** Start of Supplied material **

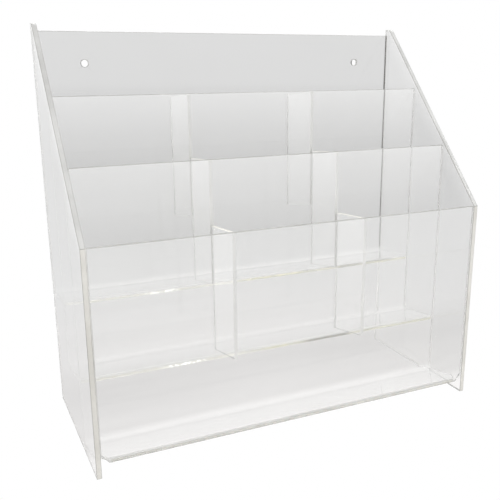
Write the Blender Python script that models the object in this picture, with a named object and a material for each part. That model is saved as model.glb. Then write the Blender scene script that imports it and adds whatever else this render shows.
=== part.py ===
# Clear acrylic magazine rack: three stepped tiers, each three pockets wide, between two side panels.
# Metres. +X is the rack's right, -Y its front and +Z up. The origin is on the table, under its middle.
import math

import bmesh
import bpy
from mathutils import Vector

# Overall
RACK_WIDTH = 0.345           # over both side panels
RACK_DEPTH = 0.148           # front edge to rear edge of a side panel
MM = 0.001

# Side panels
SIDE_THICKNESS = 4 * MM
SIDE_HEIGHT = 0.330          # at the rear edge
SIDE_FRONT_HEIGHT = 0.178    # where the front edge meets the slanted one
SIDE_TOP_FLAT = 7 * MM       # short level stretch at the apex, before its corner is rounded
APEX_ROUNDING = 3 * MM

# Sheets and dividers
SHEET = 3 * MM               # thickness of the front panel, the bent sheets and the dividers
BOND_GAP = 0.3 * MM          # left at every solvent-welded joint
TIER_COUNT = 3
TIER_STEP_BACK = 47 * MM
TIER_STEP_UP = 48.5 * MM
FRONT_BOTTOM = 11.5 * MM     # lower edge of the front panel above the table
BACK_TOP = 0.3245            # top edge of the back sheet
FLOOR_FRONT = (FRONT_BOTTOM, 57.8 * MM, 107.6 * MM)   # underside of each floor at its front edge
FLOOR_SLOPE = (11.0, 8.4, 7.7)    # degrees that each floor falls towards the rear
BEND_RADIUS = 3 * MM         # inside radius of the bend between a floor and its upright
BEND_SEGMENTS = 10
RELIEF_WIDTH = 6 * MM        # lower corners of the front panel and its floor, along the width
RELIEF_HEIGHT = 7.5 * MM     # the same relief, up the front panel
RELIEF_DEPTH = 11 * MM       # the same relief, back along the floor

# Dividers
DIVIDER_OFFSET = 58 * MM     # from the rack's middle to a divider's middle
DIVIDER_TOP = (0.8 * MM, 4.7 * MM)        # below the tier's top edge, at the front and at the rear
DIVIDER_BOTTOM = (103 * MM, 111.3 * MM)   # the same for the lower edge

# Wall screw holes in the back sheet
HOLE_RADIUS = 3 * MM
HOLE_FROM_SIDE = 41 * MM     # from the outer face of a side panel
HOLE_HEIGHT = 0.299
HOLE_SIDES = 48

EDGE_BREAK = 0.25 * MM       # flame-polished edges

FRONT_Y = -RACK_DEPTH / 2
REAR_Y = RACK_DEPTH / 2
INNER_HALF = RACK_WIDTH / 2 - SIDE_THICKNESS
SHEET_HALF = INNER_HALF - BOND_GAP

PANEL_COLOUR = (0.93, 0.95, 0.94)
SHEET_COLOUR = (0.92, 0.93, 0.93)
DIVIDER_COLOUR = (0.95, 0.96, 0.96)
ROUGHNESS = 0.04


def clear_scene():
    for obj in list(bpy.data.objects):
        bpy.data.objects.remove(obj, do_unlink=True)


def acrylic(name, colour):
    """A clear acrylic material of its own for one piece."""
    material = bpy.data.materials.new(name)
    material.use_nodes = True
    shader = material.node_tree.nodes["Principled BSDF"]
    shader.inputs["Base Color"].default_value = (*colour, 1.0)
    shader.inputs["Roughness"].default_value = ROUGHNESS
    shader.inputs["Metallic"].default_value = 0.0
    shader.inputs["IOR"].default_value = 1.49
    return material


def prism(name, outline, direction, colour, rounded=()):
    """A plate: a flat outline of 3-D points swept along a vector, some of its corners rounded first."""
    bm = bmesh.new()
    verts = [bm.verts.new(point) for point in outline]
    bm.faces.new(verts)
    corners = [verts[index] for index, _ in rounded]
    if corners:
        bmesh.ops.bevel(bm, geom=corners, offset=rounded[0][1], segments=6, profile=0.5, affect="VERTICES")
    face = bm.faces[:][0]
    swept = bmesh.ops.extrude_face_region(bm, geom=[face])
    moved = [item for item in swept["geom"] if isinstance(item, bmesh.types.BMVert)]
    bmesh.ops.translate(bm, verts=moved, vec=Vector(direction))
    bmesh.ops.recalc_face_normals(bm, faces=bm.faces[:])
    mesh = bpy.data.meshes.new(name)
    bm.to_mesh(mesh)
    bm.free()
    obj = bpy.data.objects.new(name, mesh)
    bpy.context.collection.objects.link(obj)
    mesh.materials.append(acrylic(name + "_acrylic", colour))
    return obj


def break_edges(obj):
    """Breaks the sharp edges, as polishing does, and shades the bends smooth."""
    bevel = obj.modifiers.new("polished_edges", "BEVEL")
    bevel.width = EDGE_BREAK
    bevel.segments = 2
    bevel.limit_method = "ANGLE"
    bevel.angle_limit = math.radians(35)
    obj.data.shade_smooth()
    obj.data.set_sharp_from_angle(angle=math.radians(35))


def cut(obj, cutter):
    """Takes a hidden cutter out of a piece."""
    cutter.hide_render = True
    cutter.display_type = "WIRE"
    boolean = obj.modifiers.new("cut_" + cutter.name, "BOOLEAN")
    boolean.operation = "DIFFERENCE"
    boolean.object = cutter
    boolean.solver = "EXACT"


def tier_top(tier):
    """Height of the top edge of tier 0 (the front panel), 1 or 2."""
    return SIDE_FRONT_HEIGHT + tier * TIER_STEP_UP


def upright_front(tier):
    """Y of the front face of the sheet that stands in front of a tier; the last one is the back."""
    if tier == TIER_COUNT:
        return REAR_Y - SHEET
    return FRONT_Y + tier * TIER_STEP_BACK


def arc(centre, radius, start, end):
    """Points of an arc in the YZ plane, angles measured from +Y towards +Z."""
    points = []
    for step in range(BEND_SEGMENTS + 1):
        angle = start + (end - start) * step / BEND_SEGMENTS
        points.append((centre[0] + radius * math.cos(angle), centre[1] + radius * math.sin(angle)))
    return points


def side_panel(name, inner_x, sign):
    outline = [
        (inner_x, FRONT_Y, 0),
        (inner_x, REAR_Y, 0),
        (inner_x, REAR_Y, SIDE_HEIGHT),
        (inner_x, REAR_Y - SIDE_TOP_FLAT, SIDE_HEIGHT),
        (inner_x, FRONT_Y, SIDE_FRONT_HEIGHT),
    ]
    obj = prism(name, outline, (sign * SIDE_THICKNESS, 0, 0), PANEL_COLOUR, rounded=[(3, APEX_ROUNDING)])
    break_edges(obj)
    return obj


def front_panel():
    top = tier_top(0)
    outline = [
        (-SHEET_HALF + RELIEF_WIDTH, FRONT_Y, FRONT_BOTTOM),
        (SHEET_HALF - RELIEF_WIDTH, FRONT_Y, FRONT_BOTTOM),
        (SHEET_HALF, FRONT_Y, FRONT_BOTTOM + RELIEF_HEIGHT),
        (SHEET_HALF, FRONT_Y, top),
        (-SHEET_HALF, FRONT_Y, top),
        (-SHEET_HALF, FRONT_Y, FRONT_BOTTOM + RELIEF_HEIGHT),
    ]
    obj = prism("front_panel", outline, (0, SHEET, 0), SHEET_COLOUR)
    break_edges(obj)
    return obj


def bent_sheet(name, tier, top):
    """A pocket floor and the upright behind it, in one sheet: the floor's front edge is square."""
    front = upright_front(tier) + SHEET + BOND_GAP
    under = FLOOR_FRONT[tier]
    slope = math.radians(FLOOR_SLOPE[tier])
    face = upright_front(tier + 1)
    outer_radius = BEND_RADIUS + SHEET
    centre_y = face - BEND_RADIUS
    fall = (centre_y - front) * math.sin(slope)
    centre = (centre_y, under + (outer_radius - fall) / math.cos(slope))
    start = math.radians(270) - slope
    end = math.radians(360)
    profile = [(front, under)]
    profile += arc(centre, outer_radius, start, end)
    profile += [(face + SHEET, top), (face, top)]
    profile += arc(centre, BEND_RADIUS, end, start)
    profile.append((front + SHEET * math.sin(slope), under + SHEET * math.cos(slope)))
    outline = [(-SHEET_HALF, y, z) for y, z in profile]
    obj = prism(name, outline, (2 * SHEET_HALF, 0, 0), SHEET_COLOUR)
    break_edges(obj)
    return obj


def relief_cutter(name, sign):
    """A wedge off the front corner of the first floor, under the relief in the front panel."""
    low = -10 * MM
    reach = 2 * MM
    front = upright_front(0) + SHEET
    outline = [
        (sign * (SHEET_HALF + reach), front - reach, low),
        (sign * (SHEET_HALF - RELIEF_WIDTH), front - reach, low),
        (sign * (SHEET_HALF - RELIEF_WIDTH), front, low),
        (sign * SHEET_HALF, front + RELIEF_DEPTH, low),
        (sign * (SHEET_HALF + reach), front + RELIEF_DEPTH, low),
    ]
    return prism(name, outline, (0, 0, 40 * MM), SHEET_COLOUR)


def screw_hole_cutter(name, x):
    bpy.ops.mesh.primitive_cylinder_add(
        vertices=HOLE_SIDES, radius=HOLE_RADIUS, depth=4 * SHEET,
        location=(x, REAR_Y, HOLE_HEIGHT), rotation=(math.radians(90), 0, 0))
    cutter = bpy.context.object
    cutter.name = name
    return cutter


def divider(name, tier, x):
    """Fills a pocket from front to back; its upper and lower edges both fall towards the rear."""
    front = upright_front(tier) + SHEET + BOND_GAP
    rear = upright_front(tier + 1) - BOND_GAP
    half = SHEET / 2
    outline = [
        (-half, front, -DIVIDER_BOTTOM[0]),
        (-half, rear, -DIVIDER_BOTTOM[1]),
        (-half, rear, -DIVIDER_TOP[1]),
        (-half, front, -DIVIDER_TOP[0]),
    ]
    obj = prism(name, outline, (SHEET, 0, 0), DIVIDER_COLOUR)
    obj.location = (x, 0, tier_top(tier))
    break_edges(obj)
    return obj


clear_scene()

side_panel("left_side_panel", -INNER_HALF, -1)
side_panel("right_side_panel", INNER_HALF, 1)
front_panel()

lower_sheet = bent_sheet("lower_tier_sheet", 0, tier_top(1))
upper_sheet = bent_sheet("upper_tier_sheet", 1, tier_top(2))
back_sheet = bent_sheet("back_tier_sheet", 2, BACK_TOP)

for side, sign in (("left", -1), ("right", 1)):
    cut(lower_sheet, relief_cutter("relief_" + side, sign))
    cut(back_sheet, screw_hole_cutter("screw_hole_" + side, sign * (RACK_WIDTH / 2 - HOLE_FROM_SIDE)))

for tier, row in enumerate(("front", "middle", "rear")):
    for side, sign in (("left", -1), ("right", 1)):
        divider(f"divider_{row}_{side}", tier, sign * DIVIDER_OFFSET)
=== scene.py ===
import math

import bmesh
import bpy
from mathutils import Matrix, Vector


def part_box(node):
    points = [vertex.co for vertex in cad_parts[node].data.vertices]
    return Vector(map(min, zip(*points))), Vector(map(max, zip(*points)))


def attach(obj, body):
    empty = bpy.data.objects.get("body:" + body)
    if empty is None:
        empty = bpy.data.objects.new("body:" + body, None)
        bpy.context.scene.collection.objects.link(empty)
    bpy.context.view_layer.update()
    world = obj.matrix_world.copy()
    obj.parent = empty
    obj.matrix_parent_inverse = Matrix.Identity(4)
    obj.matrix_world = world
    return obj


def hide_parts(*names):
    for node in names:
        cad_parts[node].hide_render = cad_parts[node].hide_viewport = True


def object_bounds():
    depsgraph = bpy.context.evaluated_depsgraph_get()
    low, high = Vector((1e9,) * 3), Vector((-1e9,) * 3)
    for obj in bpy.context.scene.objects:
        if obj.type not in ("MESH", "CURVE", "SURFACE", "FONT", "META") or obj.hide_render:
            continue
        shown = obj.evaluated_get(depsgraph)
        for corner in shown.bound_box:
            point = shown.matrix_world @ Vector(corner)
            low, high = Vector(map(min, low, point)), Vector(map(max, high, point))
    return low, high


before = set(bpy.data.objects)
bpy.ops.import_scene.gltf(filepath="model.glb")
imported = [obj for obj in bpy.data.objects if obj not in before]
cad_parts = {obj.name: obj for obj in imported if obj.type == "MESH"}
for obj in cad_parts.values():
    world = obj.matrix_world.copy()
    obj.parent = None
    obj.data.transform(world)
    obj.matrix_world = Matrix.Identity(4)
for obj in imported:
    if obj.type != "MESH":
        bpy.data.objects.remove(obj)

cadBounds = [list(corner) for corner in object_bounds()]
print("frame loaded:", len(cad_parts), "nodes")

mm = 0.001
low, high = Vector(cadBounds[0]), Vector(cadBounds[1])
gap = 0.3 * mm          # left open at every welded joint
flatAngle = math.radians(20)

view = {
    "location": (-0.2544, -0.5494, 0.3024),
    "yaw": 0.4419,      # turned to the right of straight on
    "pitch": 0.2736,    # looking down
    "roll": -0.0009,
    "lens": 51.06,
    "shift": (-0.04, 0.016),
}

studio = {
    "white": 1.0,           # what the camera sees around the rack
    "wall": 0.71,           # the backdrop seen through acrylic
    "floorSize": 40.0,
    # radius and level of the floor seen through acrylic: painted shade in rings around the rack
    "floorRings": ((0.0, 0.71), (0.25, 0.66), (0.7, 0.61), (1.6, 0.59), (3.0, 0.63), (9.0, 0.71)),
    "warmth": (1.0, 0.985, 0.98, 1.0),  # of the floor close to the rack
    "streaks": 0.07,        # soft sheen on the paper close to the rack
    "contact": 0.10,        # shadow on the paper under the first floor
    "contactBack": 52 * mm,     # how far that shadow lies before the sheet's rear
    "frontGlow": 0.34,      # painted light on the paper under the front edge
    "rearShade": 0.09,      # and a darker band behind the rack
    "mirrored": 0.88,       # seen in a reflection
    "scattered": 1.5,       # as light on dust and frosted edges
    "stripRadiance": 14.0,
    "bounces": 96,
}


class Sum:
    # wraps a socket, so that maths on values reads as maths
    def __init__(self, nodes, socket):
        self.nodes = nodes
        self.socket = socket

    def maths(self, operation, *values, clamp=False):
        node = self.nodes.tree.nodes.new("ShaderNodeMath")
        node.operation = operation
        node.use_clamp = clamp
        for place, value in enumerate(values):
            self.nodes.feed(node.inputs[place], value)
        return Sum(self.nodes, node.outputs[0])

    def __add__(self, other):
        return self.maths("ADD", self, other)

    def __radd__(self, other):
        return self.maths("ADD", other, self)

    def __sub__(self, other):
        return self.maths("SUBTRACT", self, other)

    def __rsub__(self, other):
        return self.maths("SUBTRACT", other, self)

    def __mul__(self, other):
        return self.maths("MULTIPLY", self, other)

    def __rmul__(self, other):
        return self.maths("MULTIPLY", other, self)

    def __truediv__(self, other):
        return self.maths("DIVIDE", self, other)

    def __rtruediv__(self, other):
        return self.maths("DIVIDE", other, self)

    def clamped(self):
        return self.maths("MULTIPLY", self, 1.0, clamp=True)

    def absolute(self):
        return self.maths("ABSOLUTE", self)

    def power(self, exponent):
        return self.maths("POWER", self, exponent)

    def greater(self, other):
        return self.maths("GREATER_THAN", self, other)

    def ramp(self, start, end):
        # 0 at start, 1 at end, straight between
        return ((self - start) / (end - start)).clamped()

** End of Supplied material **

_The problem_: Above are some lines. Repeat exactly, and only, those from the line that has "for tier, row" through the line that has "bpy.context.view_layer.update()".

_Full answer_:
for tier, row in enumerate(("front", "middle", "rear")):
    for side, sign in (("left", -1), ("right", 1)):
        divider(f"divider_{row}_{side}", tier, sign * DIVIDER_OFFSET)
=== scene.py ===
import math

import bmesh
import bpy
from mathutils import Matrix, Vector


def part_box(node):
    points = [vertex.co for vertex in cad_parts[node].data.vertices]
    return Vector(map(min, zip(*points))), Vector(map(max, zip(*points)))


def attach(obj, body):
    empty = bpy.data.objects.get("body:" + body)
    if empty is None:
        empty = bpy.data.objects.new("body:" + body, None)
        bpy.context.scene.collection.objects.link(empty)
    bpy.context.view_layer.update()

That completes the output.